When an algorithm sorts based on comparing keys, it’s called comparison sort. When we talk about needing \( O(n \log n) \) steps to sort an array containing \( n \) keys, we are specifically referring to the number of comparisons.

It’s useful to model a sorting algorithm as a decision tree. At the root of the tree, we have the input array. Each edge of the tree represents a decision the algorithm takes based on the result of a comparison. It takes some route through the decision tree and arrives at the sorted output array at the leaf of the tree.

Let’s demonstrate this with a decision tree describing all the possible paths a bubble sort may take when sorting an array of three keys.

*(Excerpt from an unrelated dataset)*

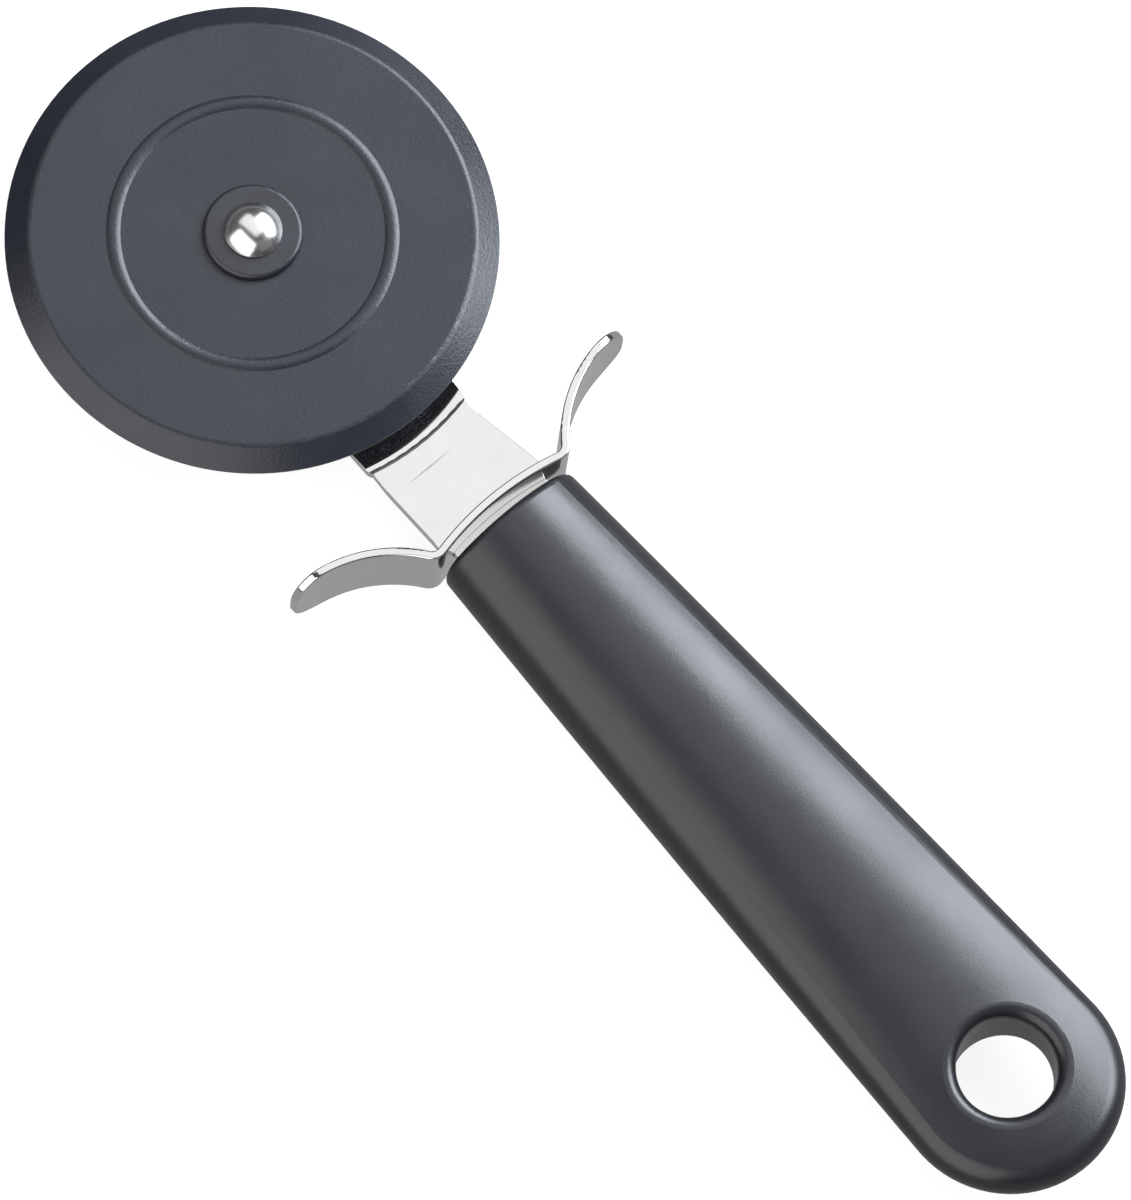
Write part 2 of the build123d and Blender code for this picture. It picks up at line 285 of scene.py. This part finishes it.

Bubble sort of three elements represented as a decision tree

Bubble sort is, rightfully, considered a poor algorithm. It requires \( O(n^2) \) steps — much more than the optimal \( O(n \log n) \) — but it’s easy to follow for demonstration purposes. We see from the picture that sorting three keys completes in three steps, which is as good as it gets for three keys anyway.

The proof of the lower bound

What about a general algorithm for sorting \( n \) keys? To prove that no algorithm can do better than in \( O(n \log n) \) steps in the worst case, it’s not enough to analyze just one particular sorting algorithm. We have to analyze them all.

Let’s start with an arbitrary array of keys \( a, b, ⋯, z \). It is sorted by some decision tree comparing keys pairwise one after another, and arriving at the sorted array at the leaf node, some finite number of steps later. Like this:

Generic comparison sorting algorithm represented as a decision tree

The wavy line represents some arbitrary number of levels between the input and the output.

What can we say about the best possible algorithm sorting this array? Because the input array can potentially be any permutation of the sorted array array, the tree must have at least \( n! \) leaf nodes. Because each comparison only has two possible outcomes, each level of the decision tree has at most twice as many nodes as the previous level. We conclude that

\[ 2^T > n!, \]

where \( T \) is the length of the longest path from the root to a leaf node, i.e. the maximum number of steps it can take to sort an array of \( n \) keys with the algorithm. Because the algorithm is arbitrary, we conclude that no algorithm can beat that bound.

To bring the equation to the more familiar form, we note that \( n! > (½n)^{½n} \), since half of the integers less or equal to \( n \) are greater than \( ½n \). Exploiting this we have

\[ T > \log n! > \log (½n)^{½n} = ½n \log n - ½n, \]

which completes the proof. When talking about the lower bound of running time, as opposed to the upper bound, it is customary to denote the bound as \( Ω(n \log n) \) (using the Greek letter Ω instead of O) when factoring out the uninteresting terms left in the equation.

Radix sort and beating O(n log n)

If you paid attention during your computer science classes, you may have heard of the radix sort algorithm that sorts an array of \( n \) keys having a length of \( b \) bits in \( O(bn) \) steps, thus in a number of steps linear to the size of the array. But we just concluded that it cannot be done better than \( Ω(n \log n) \). What gives?

Remember the assumption that there are at least \( n! \) leaf nodes because there are potentially \( n! \) permutations of the array? This no longer holds when we talk about keys whose size is bounded because there simply isn’t \( n! \) distinct permutations for large enough \( n \). Radix sort indeed exploits the fact that the size of the key is \( b \) bits long, by making \( b \) passes over the array, each time comparing the \( b \mathrm{th} \) bit.

Another way to see it is to imagine we indeed have \( n \) distinct keys of \( b \) bytes each. Then we have \( n ≤ 2^b \), or \( b ≥ \log n \). Comparing this to \( O(bn) \) we have the bound \( O(n \log n) \) once again.